**Problem to solve:**
Begin with the line that contains "line_contacts();" and end with the line that contains "obj.matrix_world = world": copy that span of lines exactly, and nothing outside it.

**Data shown:**
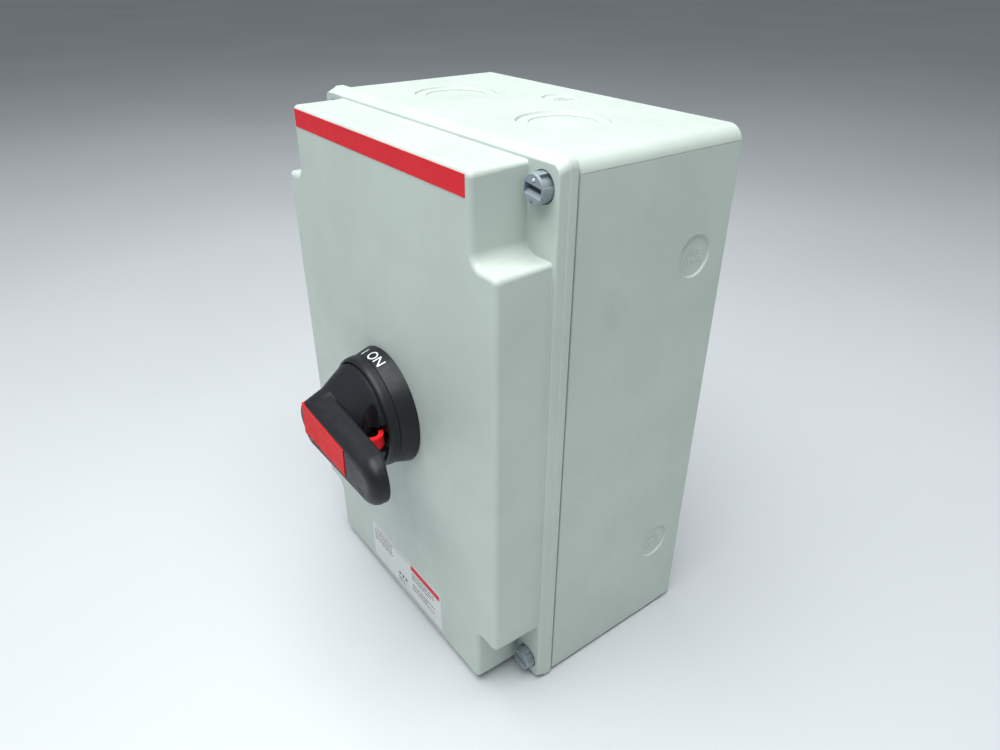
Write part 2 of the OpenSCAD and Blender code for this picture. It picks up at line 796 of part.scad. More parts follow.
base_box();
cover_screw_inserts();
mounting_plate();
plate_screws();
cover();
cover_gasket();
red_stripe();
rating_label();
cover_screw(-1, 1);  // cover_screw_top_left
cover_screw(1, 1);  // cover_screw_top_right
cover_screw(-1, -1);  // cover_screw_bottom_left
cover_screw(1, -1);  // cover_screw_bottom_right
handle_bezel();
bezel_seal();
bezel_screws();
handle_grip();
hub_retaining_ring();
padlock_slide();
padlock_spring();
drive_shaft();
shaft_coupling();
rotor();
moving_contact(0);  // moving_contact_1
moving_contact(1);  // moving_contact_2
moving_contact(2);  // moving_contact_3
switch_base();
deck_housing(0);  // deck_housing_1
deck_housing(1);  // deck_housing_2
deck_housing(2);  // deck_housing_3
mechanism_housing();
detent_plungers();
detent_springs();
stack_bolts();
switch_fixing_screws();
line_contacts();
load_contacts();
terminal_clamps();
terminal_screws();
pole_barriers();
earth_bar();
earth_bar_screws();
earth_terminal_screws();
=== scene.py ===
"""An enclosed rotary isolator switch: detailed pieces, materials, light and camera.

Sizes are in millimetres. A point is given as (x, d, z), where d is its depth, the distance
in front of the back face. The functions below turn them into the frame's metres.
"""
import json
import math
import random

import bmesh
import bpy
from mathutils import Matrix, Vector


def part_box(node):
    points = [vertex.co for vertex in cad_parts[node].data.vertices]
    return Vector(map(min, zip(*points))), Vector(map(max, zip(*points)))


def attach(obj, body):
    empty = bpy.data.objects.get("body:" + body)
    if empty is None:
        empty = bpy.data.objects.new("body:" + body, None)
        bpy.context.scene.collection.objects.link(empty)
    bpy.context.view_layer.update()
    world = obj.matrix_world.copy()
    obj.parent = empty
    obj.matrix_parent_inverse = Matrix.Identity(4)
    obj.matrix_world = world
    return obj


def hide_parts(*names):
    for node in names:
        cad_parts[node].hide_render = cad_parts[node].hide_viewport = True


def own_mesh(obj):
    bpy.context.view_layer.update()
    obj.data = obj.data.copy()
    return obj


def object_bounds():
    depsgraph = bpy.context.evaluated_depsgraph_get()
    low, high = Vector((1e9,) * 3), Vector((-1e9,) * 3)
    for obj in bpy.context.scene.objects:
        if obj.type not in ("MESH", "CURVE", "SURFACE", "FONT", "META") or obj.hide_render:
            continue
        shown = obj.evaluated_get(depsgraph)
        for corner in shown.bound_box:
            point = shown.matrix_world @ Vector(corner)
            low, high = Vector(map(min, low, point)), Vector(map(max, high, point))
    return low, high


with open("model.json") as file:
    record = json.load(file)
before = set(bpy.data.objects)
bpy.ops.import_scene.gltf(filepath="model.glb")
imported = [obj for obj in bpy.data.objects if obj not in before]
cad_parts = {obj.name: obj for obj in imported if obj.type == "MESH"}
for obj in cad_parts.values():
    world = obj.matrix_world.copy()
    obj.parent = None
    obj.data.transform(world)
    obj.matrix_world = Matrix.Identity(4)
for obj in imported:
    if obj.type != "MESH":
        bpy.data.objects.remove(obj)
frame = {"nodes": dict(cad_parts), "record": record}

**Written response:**
line_contacts();
load_contacts();
terminal_clamps();
terminal_screws();
pole_barriers();
earth_bar();
earth_bar_screws();
earth_terminal_screws();
=== scene.py ===
"""An enclosed rotary isolator switch: detailed pieces, materials, light and camera.

Sizes are in millimetres. A point is given as (x, d, z), where d is its depth, the distance
in front of the back face. The functions below turn them into the frame's metres.
"""
import json
import math
import random

import bmesh
import bpy
from mathutils import Matrix, Vector


def part_box(node):
    points = [vertex.co for vertex in cad_parts[node].data.vertices]
    return Vector(map(min, zip(*points))), Vector(map(max, zip(*points)))


def attach(obj, body):
    empty = bpy.data.objects.get("body:" + body)
    if empty is None:
        empty = bpy.data.objects.new("body:" + body, None)
        bpy.context.scene.collection.objects.link(empty)
    bpy.context.view_layer.update()
    world = obj.matrix_world.copy()
    obj.parent = empty
    obj.matrix_parent_inverse = Matrix.Identity(4)
    obj.matrix_world = world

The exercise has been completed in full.